In many parts of the United States, infection of dogs with the pathogen Ehrlichia ewingii is far more common than infection with the better-known Ehrlichia canis. Although these two ehrlichial pathogens share a phylogenetic similarity, there are many important differences, including
tick vectors, host-cell tropisms, disease manifestations, geographic restrictions, and zoonotic potential. In fact, E. ewingii produces morulae in granulocytes rather than monocytes, is transmitted by a highly prevalent environmental tick (Amblyomma americanum, the lone star tick) as compared with the localized kennel tick (Rhipicephalus sanguineus, the brown dog tick), and often causes acute lameness or polyarthritis as a primary component of the dog's clinical presentation.
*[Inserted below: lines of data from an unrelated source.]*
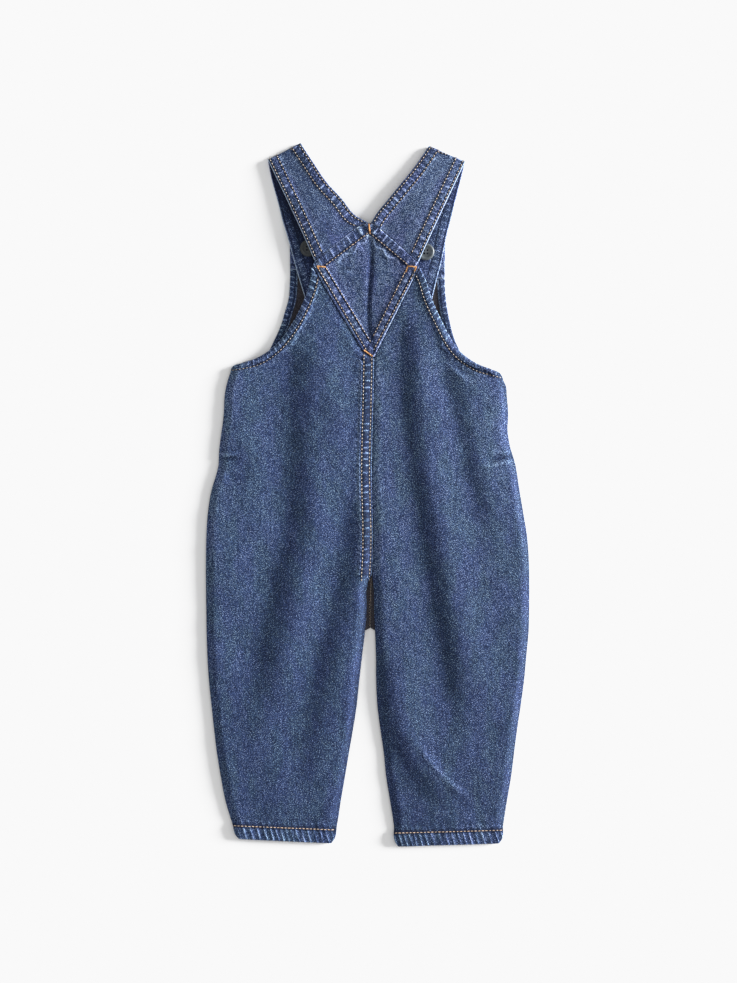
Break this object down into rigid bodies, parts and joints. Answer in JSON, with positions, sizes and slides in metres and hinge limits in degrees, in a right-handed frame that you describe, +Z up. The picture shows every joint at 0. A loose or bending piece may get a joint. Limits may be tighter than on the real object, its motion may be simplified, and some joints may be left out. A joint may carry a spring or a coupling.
{
  "type": "child's denim dungarees laid flat",
  "caption": "Child's denim dungarees laid flat on their front: straight legs, kite-shaped back yoke, and flared straps folded over at the shoulders and buttoned inside the bib.",
  "frame": {"origin": "centre of the bounding box in plan, on the surface that the garment lies on", "axes": "+Y from the leg hems to the straps, +Z up out of the surface, through the back of the garment, +X to the wearer's right"},
  "size_m": [0.2854, 0.6207, 0.0094],
  "materials": {
    "denim": "washed mid-blue cotton twill, matt, worn pale along its turned edges",
    "button_resin": "dark grey-green moulded resin, satin",
    "stitching": "tan topstitching thread"
  },
  "bodies": {
    "root": {"front_left": "denim", "front_right": "denim", "bib_facing": "denim", "back_left": "denim", "back_right": "denim", "back_yoke": "denim", "strap_left": "denim", "strap_right": "denim", "button_left": "button_resin", "button_right": "button_resin"}
  },
  "joints": []
}
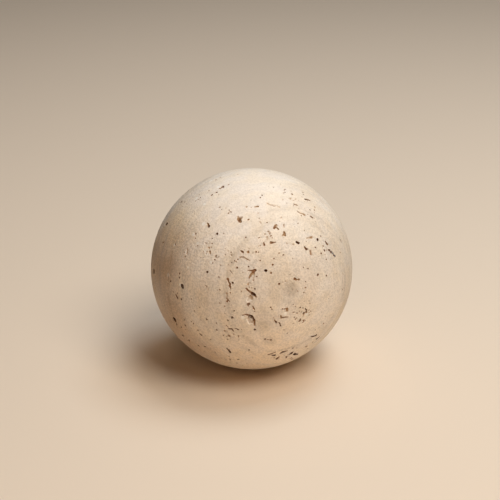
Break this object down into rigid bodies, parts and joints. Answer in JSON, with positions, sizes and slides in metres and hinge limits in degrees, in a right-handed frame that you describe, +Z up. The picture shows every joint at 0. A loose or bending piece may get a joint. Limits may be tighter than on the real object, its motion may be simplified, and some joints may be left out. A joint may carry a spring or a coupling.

It is important for veterinarians practicing in E. ewingii-endemic regions of the south central and southeastern United States to be familiar with tick transmission, disease consequences,
diagnosis, treatment, and the zoonotic implications that are particular to E. ewingii.
Transmission and geographic distribution
The only proven competent vector for the trans mission of canine granulocytic ehrlichiosis is Amblyomma americanum, the lone star tick. Although E. ewingii infection has also been documented in dogs from both South America and Africa, the tick species responsible for natural transmission
in those regions remains to be determined.1,2 Transstadial transmission in the lone star tick assures that ticks can be infected during all three stages of the life
cycle (larva, nymph, and adult) and remain competent to transmit E. ewingii at their next blood meal.3,4
White-tailed deer, the major host species for A. americanum, apparently serve as the major reservoir for E. ewingii. Not surprisingly, E. ewingii infections occur most often in the southeastern and south central United States where both whitetailed deer and lone star
ticks are plentiful (Figure 1).5-8 In fact, dogs are more likely to be seropositive for E. ewingii than for either E. canis or Ehrlichia chaffeensis in Missouri, Oklahoma, Arkansas, Kansas, Georgia, Alabama, Mississippi, Tennessee, Florida, Virginia, and New Jersey.9 The average seroprevalence for E. ewingii is 8.5% in these states.9 Lone star ticks are aggressive ticks that commonly feed on dogs, people, and numerous wildlife species.10,11 As a result, serologic evidence supporting exposure to E. ewingii is very common in A. americanum-endemic states. Antibodies against E. ewingii have been detected in 26% to 44.8% of randomly sampled dogs in Oklahoma, Missouri, and Arkansas, with 9% to 20% testing positive
for E. ewingii DNA by polymerase chain reaction (PCR).9,12,13
Figure 1. This map shows the distribution of Amblyomma americanum (the lone star tick; inset) in the United States.